Étant donné l’humilité de notre Dieu, qui agit le plus souvent de manière cachée et invisible, tout comme la levure dans la pâte, il n’est pas surprenant que Dieu soit le plus à l’aise avec les pauvres, les marginaux, les exclus. Ce n’est pas un hasard si Jésus est né dans une étable et s’il est mort entre deux criminels sur une croix.

Quel défi pour nous de vivre cette vérité, tentés que nous sommes de placer notre foi dans les possessions, le prestige et le pouvoir – les faux dieux que Jésus a rejetés lorsqu’il a été tenté par eux dans le désert. Nous avons la chance que beaucoup de saints aient enseigné et vécu une option préférentielle pour les pauvres. La devise des Oblats de Marie Immaculée, dont je fais partie, est Evangelizare Pauperibus Misit Me – « Il m’a envoyé évangéliser les pauvres ». Sainte Mère Teresa de Calcutta a enseigné ceci : « Ce que nous voudrions faire pour Jésus que nous ne pouvons pas voir, nous devrions le faire pour la personne près de nous, que nous pouvons voir, et nous le ferons ainsi à Jésus. »

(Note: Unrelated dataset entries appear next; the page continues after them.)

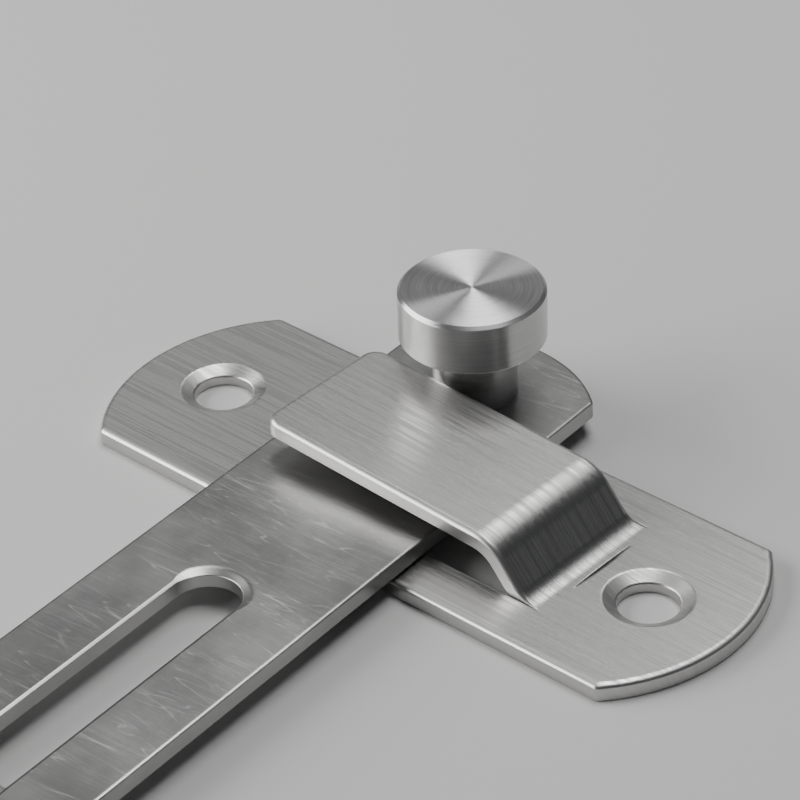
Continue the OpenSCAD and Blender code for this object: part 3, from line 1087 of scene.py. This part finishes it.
def finish_piece(obj, node, body, material):
    """Gives a piece its material and its body, and hides the CAD node it stands for."""
    obj.data.materials.append(material)
    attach(obj, body)
    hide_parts(node)


plate_steel = brushed_steel("brushed_plate_steel")
bar_steel = swirled_steel("polished_bar_steel")
knob_steel = turned_steel("turned_knob_steel", (0.68, 0.675, 0.67), (0.4, 0.33), 0.97, 0.09)
washer_steel = turned_steel("washer_steel", (0.6, 0.6, 0.6), (0.38, 0.28), 0.4, 0.3)
screw_steel = turned_steel("rear_screw_steel", (0.42, 0.42, 0.43), (0.4, 0.3), 0.5, 0.2)
spring_steel = turned_steel("spring_washer_steel", (0.40, 0.405, 0.42), (0.36, 0.26), 0.4, 0.25)
nylon = moulded_nylon("nylon_plastic")

base = base_plate()
keeper = keeper_plate()
bar = latch_bar()
knob = turned_knob("knob_turned", KNOB_AT, knob_low[2], STEM_R, KNOB_UNDER, KNOB_R, knob_high[2])
post = turned_knob(
    "pivot_post_turned", PIVOT_AT, post_low[2], SHANK_R, POST_UNDER, POST_HEAD_R, post_high[2]
)
pivot_screw = rear_screw("pivot_screw_hex", pivot_screw_low, pivot_screw_high)
knob_screw = rear_screw("knob_screw_hex", knob_screw_low, knob_screw_high)
bush = flat_ring("slide_bush_ring", bush_low, bush_high)
lower_washer = flat_ring("lower_washer_ring", under_low, under_high)
upper_washer = flat_ring("upper_washer_ring", upper_low, upper_high)
spring_washer = conical_ring("spring_washer_cone", spring_low, spring_high)

finish_piece(base, "base_plate", "plates", plate_steel)
finish_piece(keeper, "keeper_plate", "plates", plate_steel)
finish_piece(bar, "latch_bar", "bar", bar_steel)
finish_piece(knob, "knob", "bar", knob_steel)
finish_piece(post, "pivot_post", "plates", knob_steel)
finish_piece(pivot_screw, "pivot_screw", "plates", screw_steel)
finish_piece(knob_screw, "knob_screw", "bar", screw_steel)
finish_piece(bush, "slide_bush", "guide", nylon)
finish_piece(lower_washer, "lower_washer", "guide", nylon)
finish_piece(upper_washer, "upper_washer", "guide", washer_steel)
finish_piece(spring_washer, "spring_washer", "guide", spring_steel)

studio()
floor()
camera()
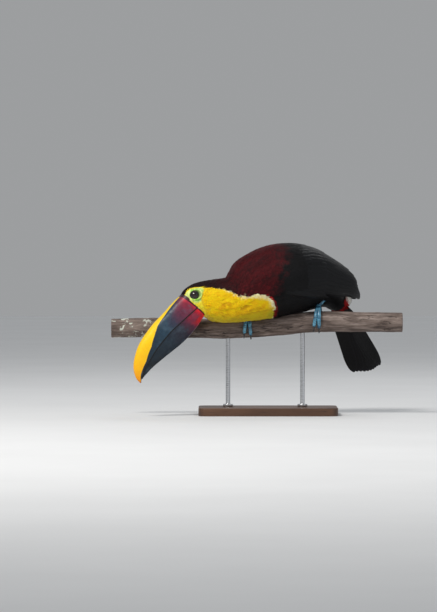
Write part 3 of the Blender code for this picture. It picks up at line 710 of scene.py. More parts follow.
skin_finish, tree, shader = new_finish("skin", Roughness=0.5, Subsurface_Weight=0.12,
                                       Subsurface_Scale=0.004, Specular_IOR_Level=0.35)
shade = value_of(tree, "marking", "Color")
mottle = grain(tree, own_place(tree), 700.0, 3.0)
wear(tree, shader, blend(tree, spread(tree, mottle, 0.35, 0.65, 0.0, 0.35), shade,
                         paint(150, 150, 120), "MULTIPLY"))
pimples = add_node(tree, "ShaderNodeTexVoronoi", {"Vector": own_place(tree), "Scale": 1100.0}).outputs[0]
relief(tree, shader, sums(tree, "ADD", pimples, mottle), 0.16, 0.8)
skin = make_mesh("skin", hide_points, hide_faces, skin_finish)
add_values(skin, "marking", hide_colours)
place_piece(skin, "bib", "head", "neck", "trunk", "thigh_left", "thigh_right")

# ---------------------------------------------------------------------------------------------
# Eyes. Wet brown-black balls with a clear, slightly bulging cornea, a dark brown iris and a
# black pupil, held in the skin's rims.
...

Frédéric Ozanam, dans une lettre à Louis Janmot, le 13 novembre 1836, le dit encore plus directement : « Les hommes comme les pauvres, nous les voyons avec les yeux de la chair; ils sont là et nous pouvons mettre le doigt et la main dans leurs plaies et les cicatrices de la couronne d’épines sont visibles sur leur front et à ce moment, l’incrédulité n’a plus lieu d’être et nous devons tomber à leurs pieds et dire avec l’Apôtre : ‘Tu est Dominus et Deus meus.’ Vous, les pauvres, êtes mon Seigneur et mon Dieu ! Vous êtes nos maîtres, et nous serons vos serviteurs. Vous êtes pour nous les images sacrées de ce Dieu que nous ne voyons pas et, ne sachant pas l’aimer autrement, nous ne pouvons que l’aimer en votre personne. »

Une personne qui a vécu cette spiritualité pascale est le regretté compagnon vincentien et diacre Hyland Fraser, qui a participé avec moi à un pèlerinage au sanctuaire de Notre-Dame de Guadalupe à Mexico. Lors d’une excursion dans un marché populaire, notre groupe a remarqué un couple assis sur le trottoir, en train de mendier. Il est repassé près d’eux alors que le groupe faisait ses courses.

Cette fois, motivé par l’appel du pape François à montrer aux autres la miséricorde de Jésus en tendant la main et en touchant les pauvres, il s’est agenouillé dans la rue, les a regardés dans les yeux, leur a donné de l’argent et, plaçant sa main sur leur tête tout en tenant une de leurs mains, leur a donné une bénédiction. Il leur a ensuite demandé de lui donner leur bénédiction. Ils ont hoché la tête, placé leurs mains sur sa tête et l’ont béni. Il a été profondément ému par cette rencontre et avait les larmes aux yeux lorsqu’il a humblement partagé une homélie avec notre groupe le lendemain. Après avoir vu tant d’églises recouvertes de dorures, il n’avait pas tant trouvé le Christ dans ces églises que dans cette rencontre avec un couple de pauvres.

Le pape François, lors d’un discours prononcé devant un rassemblement de mouvements populaires, a dit ceci : « Et que chacun d’entre nous répète de tout cœur : aucune famille sans logement, aucun paysan sans terre, aucun travailleur sans droits, aucun peuple sans souveraineté, aucune personne sans dignité, aucun enfant sans enfance, aucun jeune sans possibilités, aucun vieillard sans une vieillesse vénérable. Continuez votre lutte et, s’il vous plaît, prenez grand soin de la Mère la Terre ».

Tout cela nous invite, en ce jour de Pâques, à vivre le mystère pascal et surtout les apparitions de Jésus, en nous efforçant de le reconnaître dans le visage des pauvres qui nous entourent.